A: I have a friend, I would say 95% of his ideas are terrible, but he has more ideas in a single day than most people have in ten years. A lot of things are like puzzle. The more you try to think the more you can see. If you only have one idea, you are not ready to write a paper. You should have 5 ideas. The way to having good idea is to have many ideas and choose the good one. Do not be afraid of bad ideas. The crazy guy I mentioned before, a lot of people don't like him at all, because he would be at meeting and say crazy things that don’t make any sense. But he could come up with brilliant ideas. He need people around him to help him understand which one is the good one. So you need to be surrounded by good people and talk to people around you when you come up with many ideas

 

Q: My mentor chose a field for me, but currently it’s not a hot issue.

A: Follow your heart, don’t be overly strategic. If you only trying to follow the trend, there’re thousands of others trying to do so and you’re not necessarily going to be better than those thousands of other people. Doing something that is a little bit off-trend is a good thing. I did a lot of unfashionable things, such as the first 3D simulation of solar geoengineering. Even the publishers didn't want to publish it because it was too controversial. You have to be convinced that it’s interesting and important.

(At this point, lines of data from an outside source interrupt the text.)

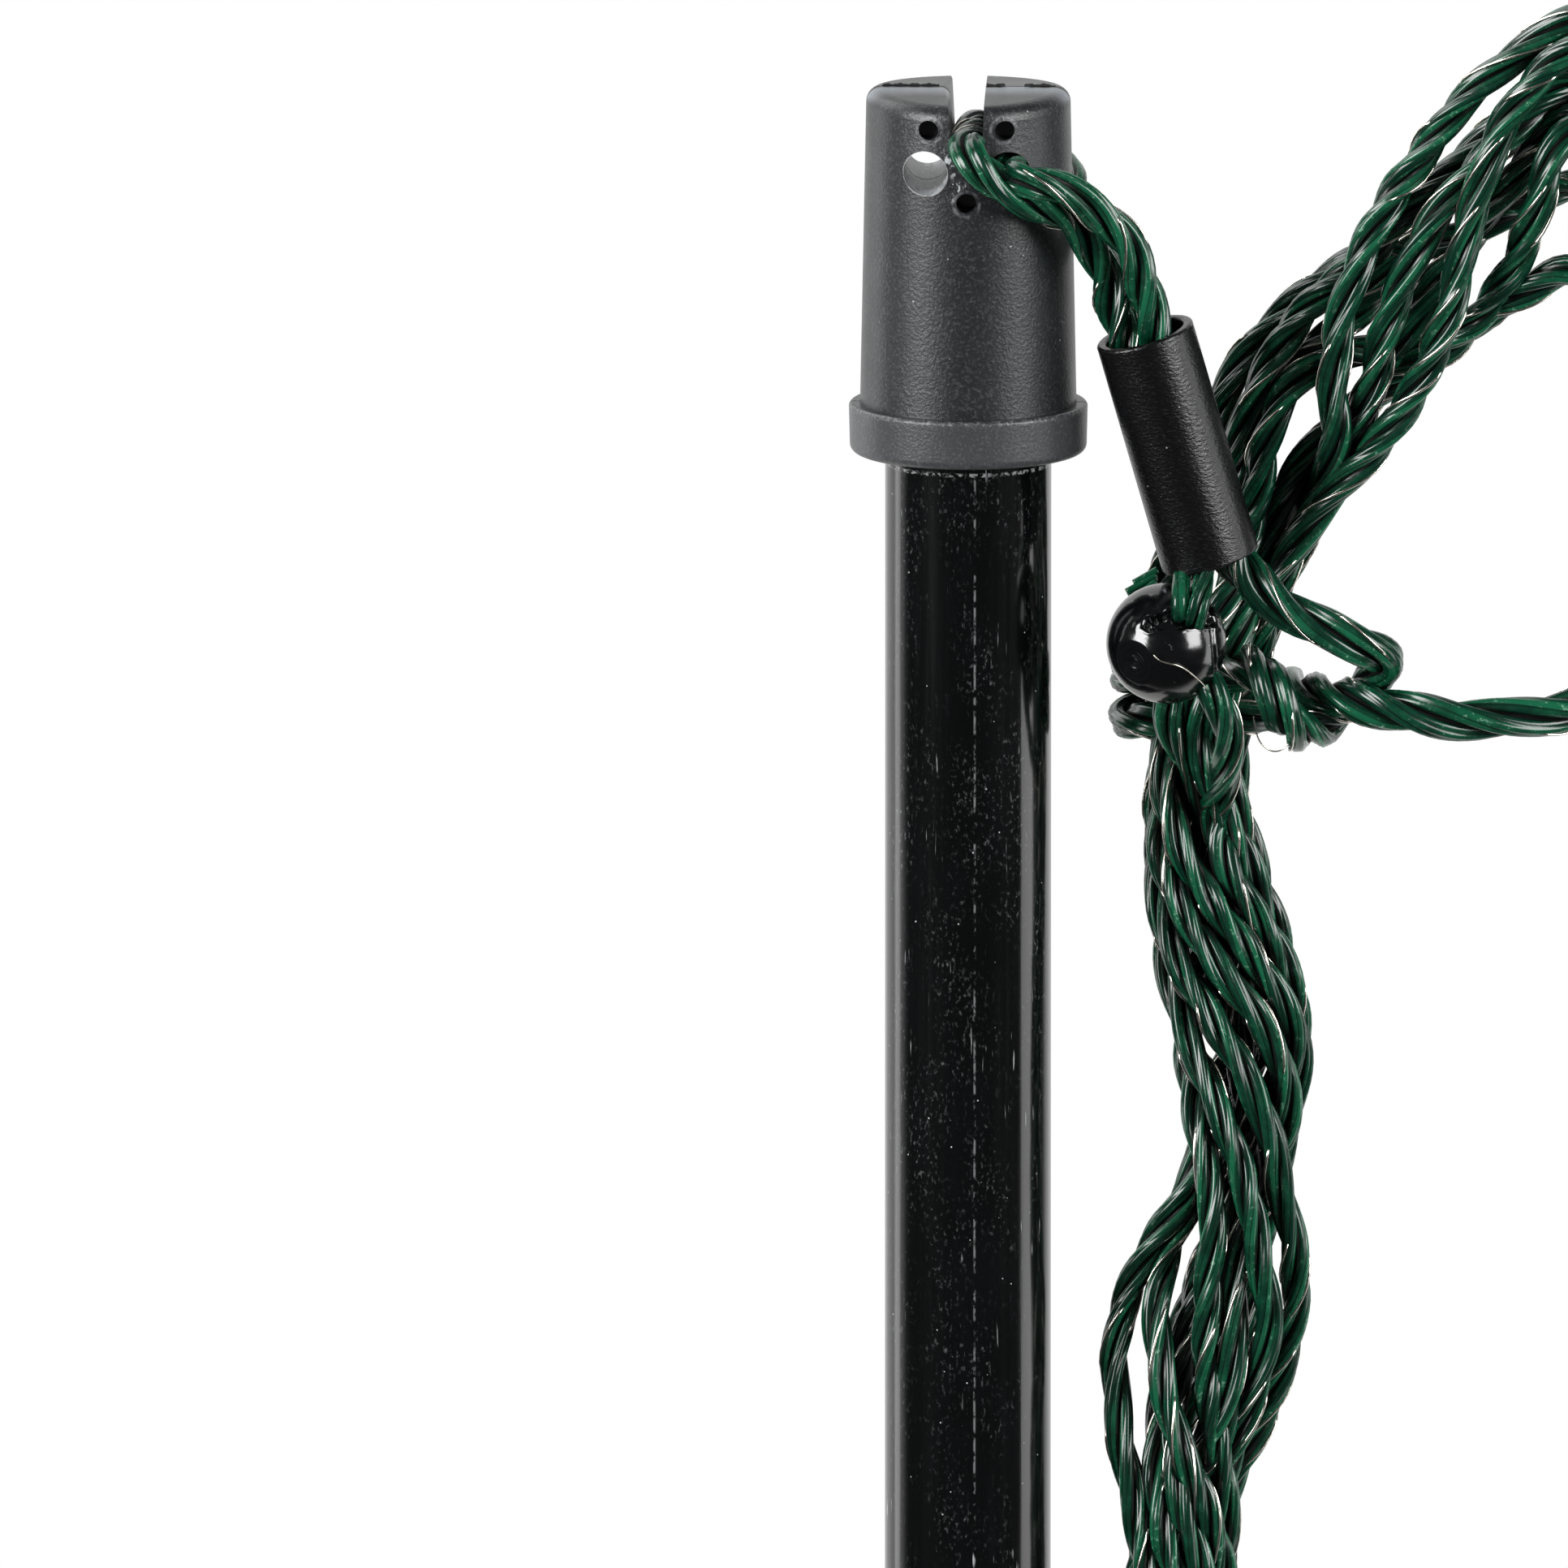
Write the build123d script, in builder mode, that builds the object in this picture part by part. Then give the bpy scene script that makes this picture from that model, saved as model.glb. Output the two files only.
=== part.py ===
"""Electric netting post: tube, swivelling two-part cap, tied twine, sleeve, ball and hank.

Units are millimetres, +Z is up. The origin lies on the post's axis at ground level, the
front of the cap faces -Y and the tied twine leaves towards +X.
"""

from build123d import *
import math
import os

os.makedirs("parts", exist_ok=True)

# ---------------------------------------------------------------- driving dimensions
TUBE_D = 14.0  # post tube, outside
TUBE_WALL = 1.75
TUBE_FOOT_Z = 6.0
TUBE_TOP_Z = 637.0

CAP_FLANGE_Z = 619.0  # underside of the cap's flange
CAP_HEIGHT = 31.1  # flange underside to the ridge of the top
CAP_FLANGE_D = 20.1
CAP_FLANGE_H = 4.2
CAP_BASE_D = 18.2  # body just above the flange
CAP_TOP_D = 17.1  # body at the top
CAP_TOP_SLOPE = 3.0  # degrees that each half of the top falls away from the ridge
CAP_RIM_R = 1.3
PARTING_GAP = 0.2
SLOT_TOP_W = 3.0
SLOT_FLOOR_W = 2.6
SLOT_FLOOR_Z = 644.5
SLOT_LIP_R = 0.9
CORD_BORE_D = 3.75
CORD_BORE_X = 3.45
CORD_BORE_Z = 644.0
PEG_D = 1.6
PEG_HOLE_D = 1.66
PEG_LENGTH = 13.2
PEG_PLACES = ((-3.2, 647.7), (3.2, 647.7), (0.0, 641.6))  # X and Z of each peg

TUBE_CLEARANCE = 0.25  # radial, cap on tube
COLLAR_D = 15.2  # swivel bush collar, trapped between the cap halves
COLLAR_H = 2.0
COLLAR_CLEARANCE = 0.3

SPIKE_D = 6.0
SPIKE_STEM_D = 5.2  # where it is pressed into the foot bush
SPIKE_TIP_Z = -150.0
SPIKE_POINT = 20.0
FOOT_FLANGE_Z = 2.0
FOOT_STEM = 30.0
CLIP_Z = 60.0
CLIP_H = 12.0
CLIP_WALL = 1.8
CLIP_CLEARANCE = 0.06  # radial

CORD_D = 3.2
SLEEVE_D = 8.35
SLEEVE_BORE = 6.7
SLEEVE_LENGTH = 20.5
SLEEVE_CENTRE = Vector(17.65, -3.95, 620.2)
SLEEVE_AXIS = Vector(-0.2703, -0.0996, 0.9577)
FERRULE_D = 6.5
BALL_D = 10.2
BALL_CENTRE = Vector(16.8, -5.0, 603.5)
BALL_GROOVE_H = 3.3  # along the ball's moulding axis, from its centre
BALL_GROOVE_W = 0.4
BALL_GROOVE_DEPTH = 0.4
DIMPLE_R = 1.6
DIMPLE_DEPTH = 0.45
BEAD_BACK_Y = 10.2  # back of the stopper bead, behind the cap
BEAD_D = 4.8
BEAD_R = 0.9

CAP_TOP_Z = CAP_FLANGE_Z + CAP_HEIGHT
TUBE_BORE = TUBE_D - 2 * TUBE_WALL

# ---------------------------------------------------------------- routes of the twine
# Over the slot: sleeve, round the right of the cap to its back, slot, front, sleeve.
TIE_LOOP_ROUTE = [
    (16.3, -3.2, 628.2),
    (14.9, -3.6, 633.3),
    (12.3, 0.9, 636.4),
    (9.6, 5.4, 638.9),
    (8.1, 8.8, 641.2),
    (5.0, 12.3, 643.7),
    (1.6, 12.8, 646.0),
    (0.1, 10.4, 646.5),
    (-0.1, -9.2, 646.4),
    (0.4, -11.2, 644.6),
    (2.0, -11.3, 642.2),
    (5.0, -10.2, 640.2),
    (8.7, -7.6, 638.0),
    (10.9, -5.3, 635.4),
    (12.2, -4.9, 632.4),
    (13.6, -4.7, 627.6),
]
# Through the right bore: bead behind the cap, bore, front, sleeve.
BORE_CORD_ROUTE = [
    (3.45, 9.0, 644.0),
    (3.45, -9.8, 644.0),
    (4.9, -11.6, 643.7),
    (7.5, -11.1, 642.6),
    (10.7, -9.7, 640.5),
    (13.7, -8.4, 637.0),
    (15.1, -7.2, 633.1),
    (16.3, -6.4, 628.2),
]
# From the sleeve into the ball.
BALL_CORD_ROUTE = [
    (18.0, -3.5, 612.8),
    (18.8, -3.3, 609.6),
    (18.3, -4.3, 606.4),
]
# From the sleeve out to the right, round the tight bend, back behind and under the run
# that leaves, up over the front and in behind the ball.
TOP_LINE_START_ROUTE = [
    (21.2, -3.3, 613.6),
    (22.9, -3.2, 609.3),
    (27.4, -5.4, 605.7),
    (32.0, -6.6, 603.5),
    (35.0, -4.9, 601.7),
    (34.4, -1.2, 600.4),
    (32.2, 1.7, 597.7),
    (29.9, 1.2, 595.4),
    (28.1, -2.2, 595.2),
    (26.9, -5.1, 597.0),
    (25.6, -5.2, 599.9),
    (24.2, -2.4, 601.4),
    (22.6, 1.0, 600.0),
]
# From the turns round the hank to the right, then up into the outer loops of the hank.
TOP_LINE_RUN_ROUTE = [
    (24.0, 10.4, 597.4),
    (27.4, 6.9, 598.9),
    (28.6, 1.9, 599.3),
    (32.0, -3.0, 598.9),
    (38.2, -3.7, 596.9),
    (44.9, -3.1, 596.4),
    (51.6, -1.9, 597.2),
    (58.0, 0.3, 600.4),
    (63.2, 2.4, 606.6),
    (66.3, 3.6, 615.0),
    (68.4, 4.2, 624.4),
    (70.3, 4.4, 633.8),
    (70.6, 4.2, 642.8),
    (69.0, 4.2, 649.8),
]
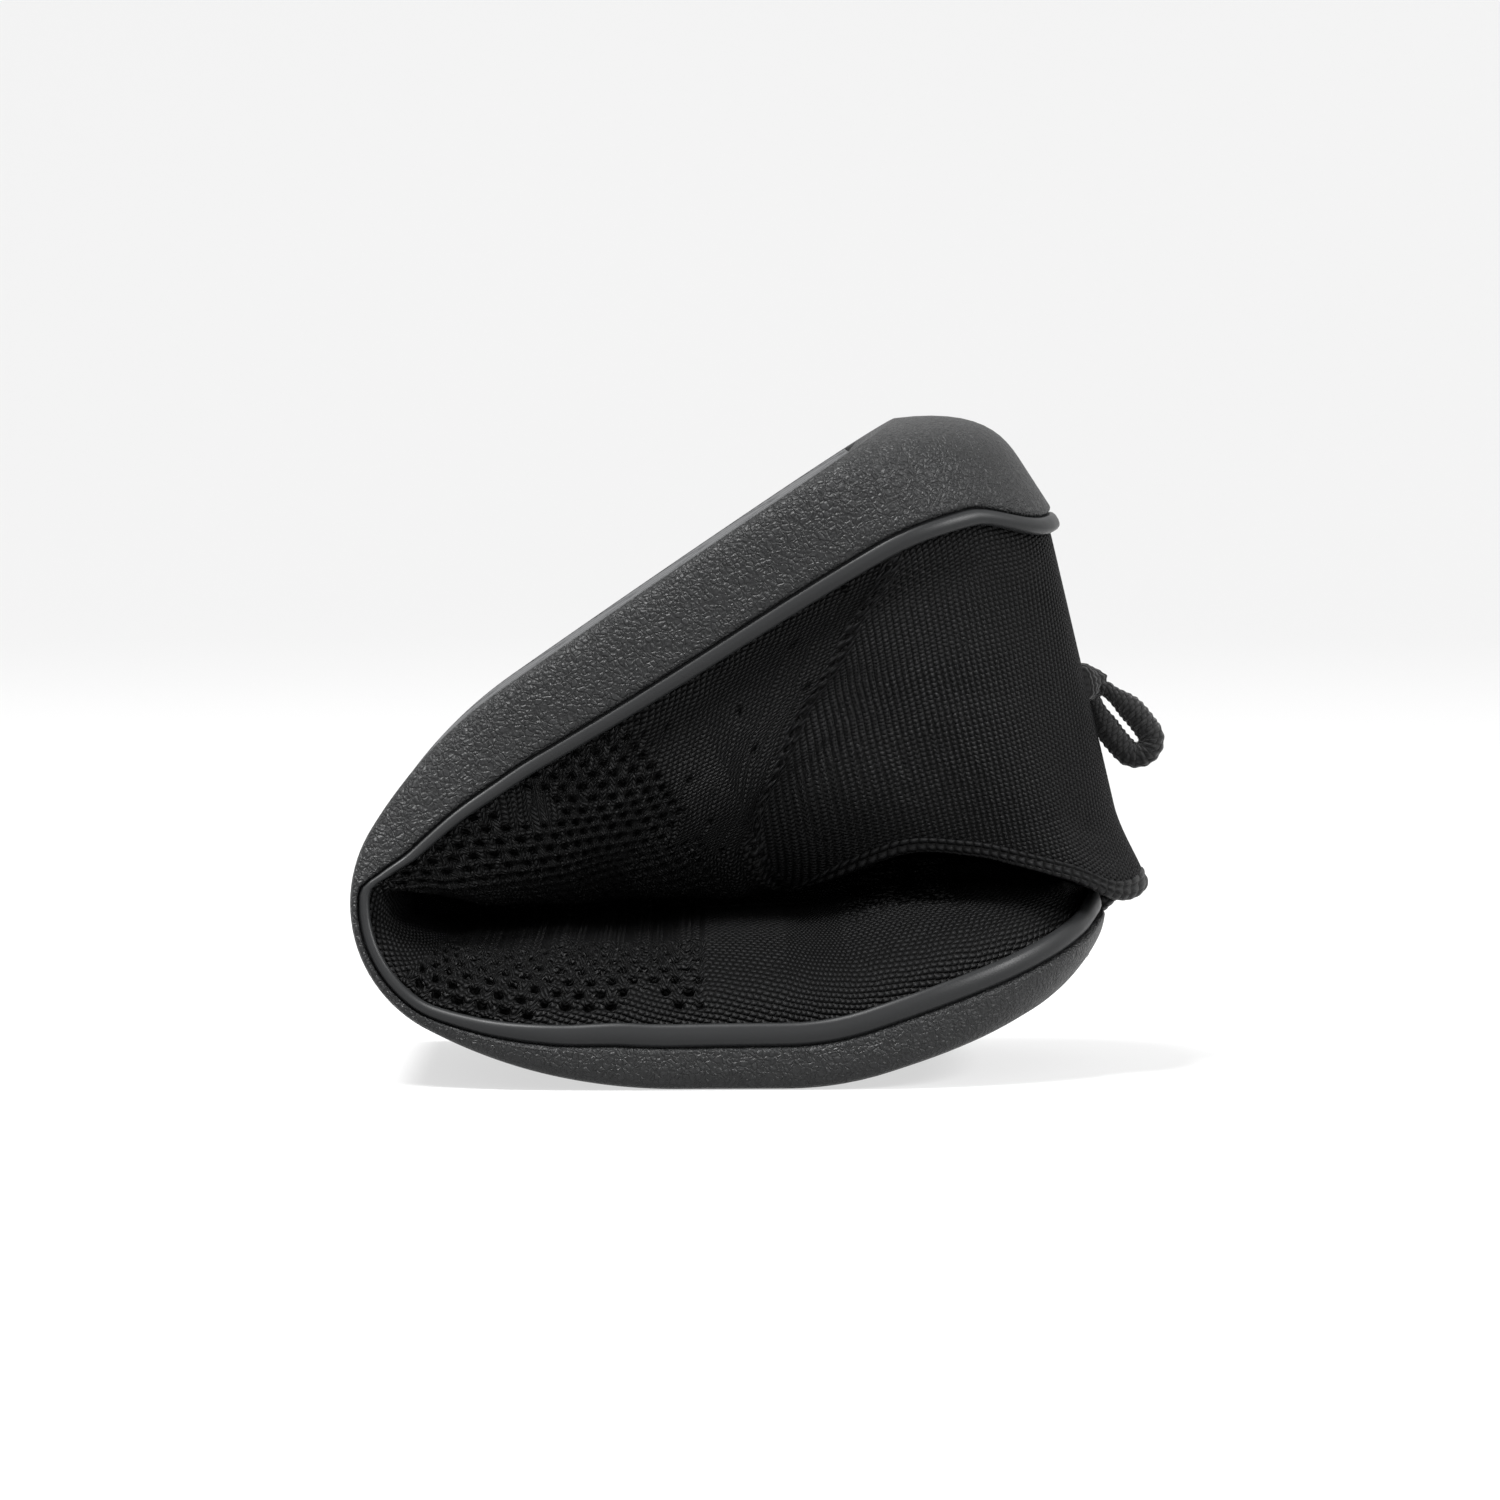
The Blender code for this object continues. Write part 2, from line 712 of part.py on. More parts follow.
def main():
    in_stretches("sole_unit", sole_unit(), "sole")
    for name, start, end in TREADS:
        folded(name, tread(start, end), "tread")
    in_stretches("rim_band", rim_band(), "band")
    in_stretches("strobel_board", footbed_layer(SEAT_GAP, SEAT_GAP, BOARD_THICKNESS), "board")
    insole_lift = 2 * SEAT_GAP + BOARD_THICKNESS
    in_stretches("insole", footbed_layer(INSOLE_MARGIN, insole_lift, INSOLE_THICKNESS), "insole")
    knit_upper()
    toe_puff()
    heel_layers()
    collar_welt()
    seat_origins(pull_loop())


for obj in list(bpy.data.objects):
    bpy.data.objects.remove(obj)
parts = bpy.data.collections.new("running_shoe")
bpy.context.scene.collection.children.link(parts)
main()
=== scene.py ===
"""Looks of a knit slip-on running shoe folded across its sole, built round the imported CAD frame.

Lengths are in millimetres until bend() turns them into metres. As in the CAD, every layer is drawn on a flat
shoe, where s is the distance from the toe tip along the ground surface, y runs across the shoe and n is the
height above the ground surface, and bend() lays it along the folded sole line.
"""

import json
import math

import bmesh
import bpy
import numpy as np
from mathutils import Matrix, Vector


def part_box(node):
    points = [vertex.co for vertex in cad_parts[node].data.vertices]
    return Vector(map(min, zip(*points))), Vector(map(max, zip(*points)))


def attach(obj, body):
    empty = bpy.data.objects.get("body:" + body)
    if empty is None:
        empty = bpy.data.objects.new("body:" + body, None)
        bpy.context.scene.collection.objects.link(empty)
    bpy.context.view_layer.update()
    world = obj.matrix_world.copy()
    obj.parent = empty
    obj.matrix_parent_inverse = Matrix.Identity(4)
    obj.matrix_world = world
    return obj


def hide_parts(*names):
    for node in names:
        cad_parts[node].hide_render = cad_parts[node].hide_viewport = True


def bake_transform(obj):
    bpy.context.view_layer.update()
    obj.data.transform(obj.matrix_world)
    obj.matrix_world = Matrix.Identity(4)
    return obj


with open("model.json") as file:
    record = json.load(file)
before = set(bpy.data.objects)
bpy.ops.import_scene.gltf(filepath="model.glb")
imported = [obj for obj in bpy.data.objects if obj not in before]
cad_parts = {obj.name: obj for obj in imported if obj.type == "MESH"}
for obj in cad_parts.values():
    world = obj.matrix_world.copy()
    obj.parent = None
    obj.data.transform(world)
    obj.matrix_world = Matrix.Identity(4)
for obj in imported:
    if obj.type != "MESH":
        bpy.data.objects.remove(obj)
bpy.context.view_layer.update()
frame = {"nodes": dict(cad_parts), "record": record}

METRES = 0.001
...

If you are working in this field because it’s only thing you can think up, then that’s not a good idea. But if you look around and think this one is the best, and convinced this is one of the most important and interesting things to do, then you can do it.

 

Q: How do you see the future of atmospheric science?

A: I’ve been actually expanding energy system modeling in my group. I’m also looking at the boundaries between energy system and geophysical system. I have a postdoc who focuses on regional climate and regional geoengineering. There are human activities, human is transforming the plant, how this transformation is going to affect the planetary functioning. If you want to be relevant to human decision, I think it’s going to be more challenge.